Nothing wrong with that you may say, while inwardly noting the laxity of French corporate governance. After all, Lévy is a man who has deserved well of his company: he has, during his long career there, propelled Publicis from French hot shop to the world’s third largest marketing services group, making a lot of other people rich along the way.

But let’s move on. Have I mentioned the 2009 so-called Lion Lead long-term staff incentive scheme? I have not. It’s so complicated that virtually no one fully understands it. But the bottom line is that it vests in March 2012 and Lévy liked it so much he invested in it himself. I’m told the pay-off, providing all the complicated provisos are satisfied, is about 20 times the original investment.

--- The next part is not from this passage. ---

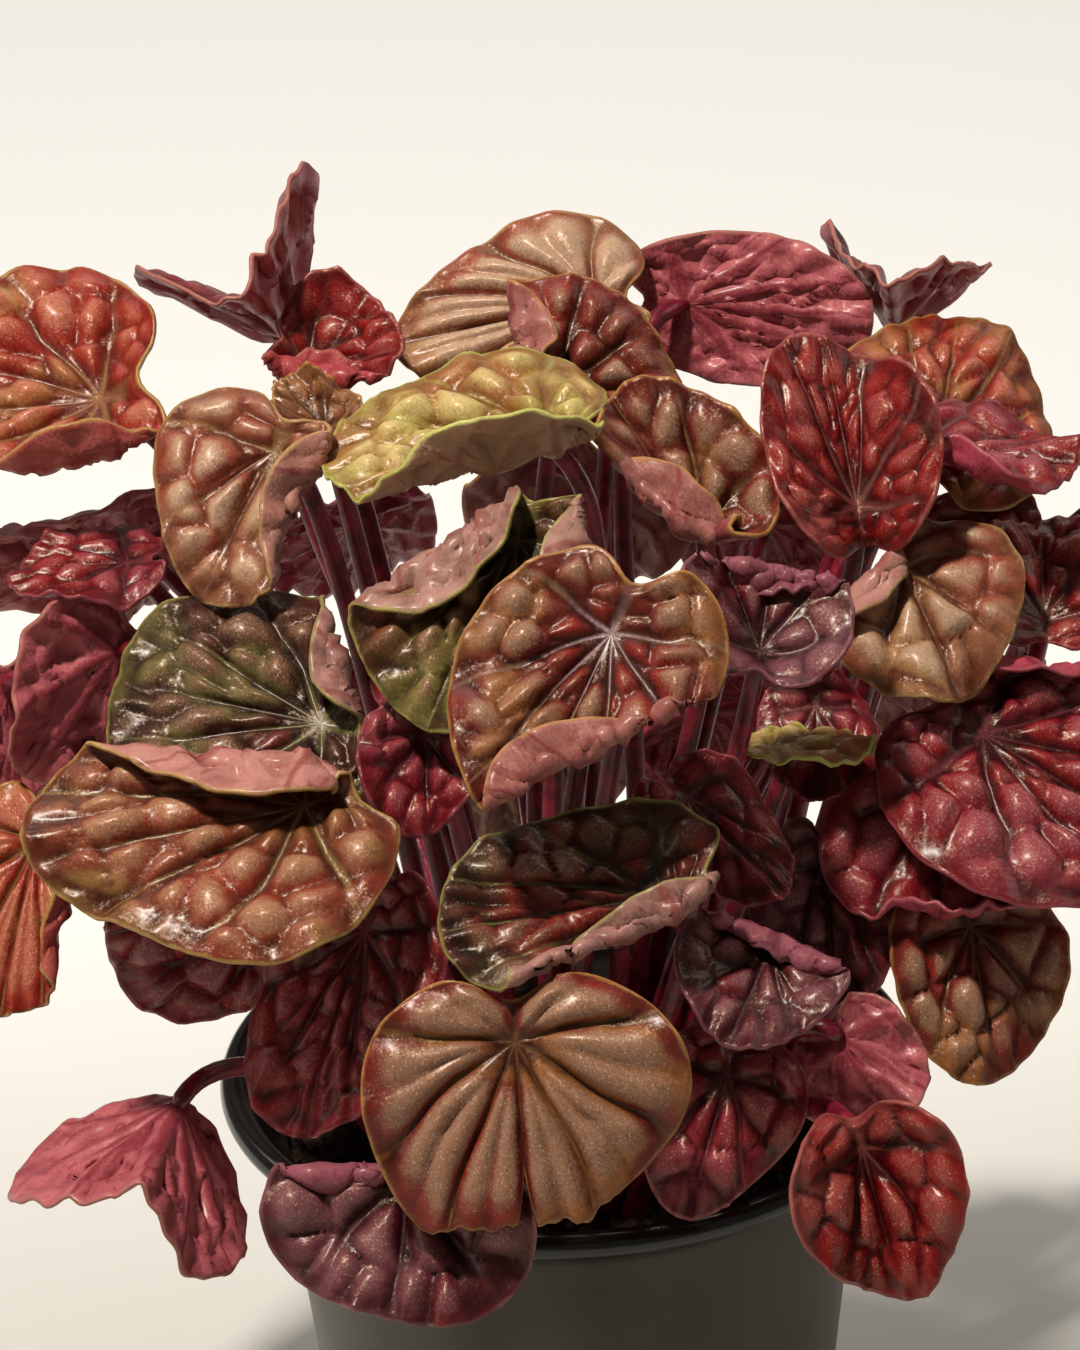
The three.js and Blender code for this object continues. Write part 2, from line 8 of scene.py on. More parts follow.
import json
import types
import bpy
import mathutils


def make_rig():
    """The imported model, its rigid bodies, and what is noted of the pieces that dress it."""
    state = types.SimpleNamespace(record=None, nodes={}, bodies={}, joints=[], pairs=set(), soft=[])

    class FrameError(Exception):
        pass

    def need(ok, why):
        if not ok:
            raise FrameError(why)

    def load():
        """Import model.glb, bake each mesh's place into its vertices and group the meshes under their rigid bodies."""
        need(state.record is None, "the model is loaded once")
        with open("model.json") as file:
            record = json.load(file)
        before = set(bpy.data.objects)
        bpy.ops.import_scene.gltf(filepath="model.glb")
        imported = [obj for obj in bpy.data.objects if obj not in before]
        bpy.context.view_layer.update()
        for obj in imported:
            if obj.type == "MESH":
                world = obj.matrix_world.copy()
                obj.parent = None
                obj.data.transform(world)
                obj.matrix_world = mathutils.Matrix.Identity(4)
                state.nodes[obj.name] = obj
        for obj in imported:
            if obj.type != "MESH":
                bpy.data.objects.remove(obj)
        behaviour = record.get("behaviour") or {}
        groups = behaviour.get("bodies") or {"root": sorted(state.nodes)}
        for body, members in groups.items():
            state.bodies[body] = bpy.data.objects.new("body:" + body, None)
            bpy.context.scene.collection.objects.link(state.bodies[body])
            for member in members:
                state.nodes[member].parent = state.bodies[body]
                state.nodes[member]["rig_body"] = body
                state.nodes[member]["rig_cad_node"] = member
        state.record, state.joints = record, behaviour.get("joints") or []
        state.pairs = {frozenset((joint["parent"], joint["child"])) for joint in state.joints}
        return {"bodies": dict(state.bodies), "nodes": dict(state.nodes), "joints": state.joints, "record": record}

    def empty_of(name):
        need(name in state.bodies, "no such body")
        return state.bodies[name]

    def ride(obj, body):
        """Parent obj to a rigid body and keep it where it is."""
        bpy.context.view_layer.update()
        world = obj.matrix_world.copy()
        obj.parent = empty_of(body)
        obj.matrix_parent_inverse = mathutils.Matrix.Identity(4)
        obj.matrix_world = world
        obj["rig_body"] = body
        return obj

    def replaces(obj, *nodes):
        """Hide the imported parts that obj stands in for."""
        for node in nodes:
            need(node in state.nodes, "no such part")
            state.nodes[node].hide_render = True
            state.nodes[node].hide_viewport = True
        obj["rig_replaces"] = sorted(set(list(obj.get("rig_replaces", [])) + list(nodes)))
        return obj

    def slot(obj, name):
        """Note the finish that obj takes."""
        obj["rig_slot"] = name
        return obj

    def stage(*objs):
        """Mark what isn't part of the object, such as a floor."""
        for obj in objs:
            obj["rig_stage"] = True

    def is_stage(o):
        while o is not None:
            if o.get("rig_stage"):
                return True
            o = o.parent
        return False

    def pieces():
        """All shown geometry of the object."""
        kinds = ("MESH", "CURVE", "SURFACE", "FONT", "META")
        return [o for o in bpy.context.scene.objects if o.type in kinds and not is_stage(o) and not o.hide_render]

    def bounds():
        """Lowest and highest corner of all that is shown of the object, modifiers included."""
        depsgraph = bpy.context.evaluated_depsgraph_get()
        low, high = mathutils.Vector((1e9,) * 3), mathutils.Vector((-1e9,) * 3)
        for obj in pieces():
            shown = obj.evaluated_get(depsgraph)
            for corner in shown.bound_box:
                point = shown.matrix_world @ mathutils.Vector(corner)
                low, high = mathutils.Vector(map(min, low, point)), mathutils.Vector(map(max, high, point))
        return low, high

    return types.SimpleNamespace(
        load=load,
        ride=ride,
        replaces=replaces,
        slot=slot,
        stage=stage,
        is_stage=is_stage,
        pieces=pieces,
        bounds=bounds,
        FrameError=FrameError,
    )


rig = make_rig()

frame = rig.load()

import json
import math

import bpy
import numpy as np
from mathutils import Matrix, Vector

MM = 0.001


def note_box(key, box):
    path = "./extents.json"
    try:
        kept = json.load(open(path)) if key != "cad" else {}
    except OSError:
        kept = {}
    kept[key] = [[float(value) for value in corner] for corner in box]
    json.dump(kept, open(path, "w"))


note_box("cad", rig.bounds())

# The leaves' shared sizes, as in the solids
BLADE = 1.1  # thickness
HEEL = 0.27  # share of the blade's length that lies behind the stalk's joint
SINUS = 0.12  # depth of the notch at the base, as a share of the length
SINUS_WIDTH = 0.22  # radians
WIDEST = 0.14  # how far the widest place is drawn towards the base
ARCH = 0.22  # how much the side veins curve towards the tip
PUCKER = 0.072  # height of the quilting, as a share of the blade's width
TALLEST = 2.9  # the quilting stands no higher than this
QUILT_START = 0.35  # share of the way out from which the quilting is at its full height
QUILT_END = 0.72  # and from which it sinks again
QUILT_EDGE = 0.25  # to this share of its height at the margin
WAVE = 1.8  # height of the ruffles, where a row gives none
CREASE = 1.4  # radius of a folded blade's midrib
LOBING = 0.045  # how far the outline strays from a plain oval, as a share
VEINS = np.radians([0, 40, 84, 132, 180])
FEW_VEINS = np.radians([0, 55, 115, 180])
SMALL = 39  # a leaf shorter than this has the few veins
STALK_RADIUS = 1.5
STALK_FOOT_RADIUS = 1.9
STALK_DEPTH = 5  # how deep a stalk stands in the soil
STALK_SLANT = math.radians(50)  # between the stalk's end and the blade
RISE = 70  # the point below the pot's middle that the stalks seem to spread from
LOW_HANDLE = 0.45  # share of a stalk's reach over which it keeps its first direction
NECK = 0.22  # share over which it bends to meet the blade
TUFT_SHARE = 0.3  # a stalk's foot stands this share of the way out to its leaf
TUFT_RADIUS = 33

# The pot and the soil, as in the solids
POT_HEIGHT = 105
LIP_RADIUS = 60
LIP_WIDTH = 5
LIP_DROP = 10
WALL_TOP_RADIUS = 50.9
FOOT_RADIUS = 40.5
WALL = 1.4
SOIL_TOP = 92

# How fine the meshes are
SPOKES_PER_SECTOR = 16
RINGS = 28
FIRST_RING = 0.05  # share of the way out
STALK_STEPS = 26
STALK_SIDES = 12
POT_SIDES = 160
SOIL_RINGS = 44
SOIL_SIDES = 120

# The leaves' fine relief
CELL = 7.8  # mm across one bubble of the quilting
PAIRED_FROM = 0.45  # share of the way out from which two bubbles stand side by side
BUBBLES = 0.85  # share of the quilting's height that its bubbles give, the rest being ridges
FEW_BUBBLES = 0.1  # that share on a ridged leaf
SEAM_HEIGHT = 0.1  # height of the seams, as a share of the quilting's
BUBBLE_HEIGHT = 1.25  # and of the bubbles above them
SEAM_TROUGH = 0.3  # width of the dip along a seam, in bubbles
VEIN_TROUGH = 1.8  # width of the dip along a vein, in mm
VEIN_DRIFT = 0.34  # how far the side veins wander, in radians
FRILL = 0.4  # height of the finest ruffles, in mm
THIN_FROM = 0.85  # share of the way out from which the blade thins
THINNING = 0.45  # share of its thickness that it loses there
STALK_END = 0.55  # width of the stalk's last ring, as a share

# Leaves with a look of their own
RIDGED = (9, 25, 41)  # long smooth ridges in place of bubbles
# Ridged leaves' skin takes their ridges as higher, so more of them gets the pale crest colour with its painted sheen
RIDGE_SHINE = 1.4  # how much higher their skin takes the ridges to be
STARRED = (20,)  # pale veins round the joint
SPLIT_LEAF = 25  # a ragged, split tip
SPLIT_DEPTH = 0.3  # share of its length
SPLIT_WIDTH = 0.035  # radians
RAGGED_WITHIN = 0.75  # radians to either side of the tip

# The bits on the soil: crumbs, which are octahedra before they are sized, and fibres
SOIL_BITS = 1500
FIBRE_EVERY = 5  # one bit in five is a fibre
SOIL_SEED = 11
CRUMB = np.array([(1, 0, 0), (-1, 0, 0), (0, 1, 0), (0, -1, 0), (0, 0, 1), (0, 0, -1)], float)
CRUMB_FACES = [(0, 2, 4), (2, 1, 4), (1, 3, 4), (3, 0, 4), (2, 0, 5), (1, 2, 5), (3, 1, 5), (0, 3, 5)]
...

Then there is the annual bonus itself to consider. Most of Lévy’s conventional package is, as it happens, already performance-related, allowing him to earn about €3m a year gross. The “double digit” (ie several million euros) bonus conditionally granted him by PG’s supervisory board this year will not, I speculate, actually leave him out of pocket. Given PG’s stonking organic growth recently, he may even end up ahead of his normal game. Yes, I know Lévy was studiedly downbeat about the global economy in his message to staff yesterday. And that his subsidiary Zenith Optimedia has pared back its 2012 global ad forecast of 5.3% growth. But the downgraded figure of 4.7% is not exactly zero growth territory.

One last thought before leaving this dusty financial subject. There’s a Sorrell angle here as well. Lévy may feel that by making a “salary sacrifice” he is getting one over on his long time foe into the bargain (never underestimate the driving force of enmity). Chief executives (and Sorrell is no exception here), are forever justifying their increasingly handsome remuneration packages by pointing to the competition abroad. But what if the competition abroad is actually taking a high profile pay-cut? What will WPP shareholders have to say then?

We’ll find out when the next pay round arrives, and Sir Martin asks for a raise on his existing £4.5m (€5.4m) annual package.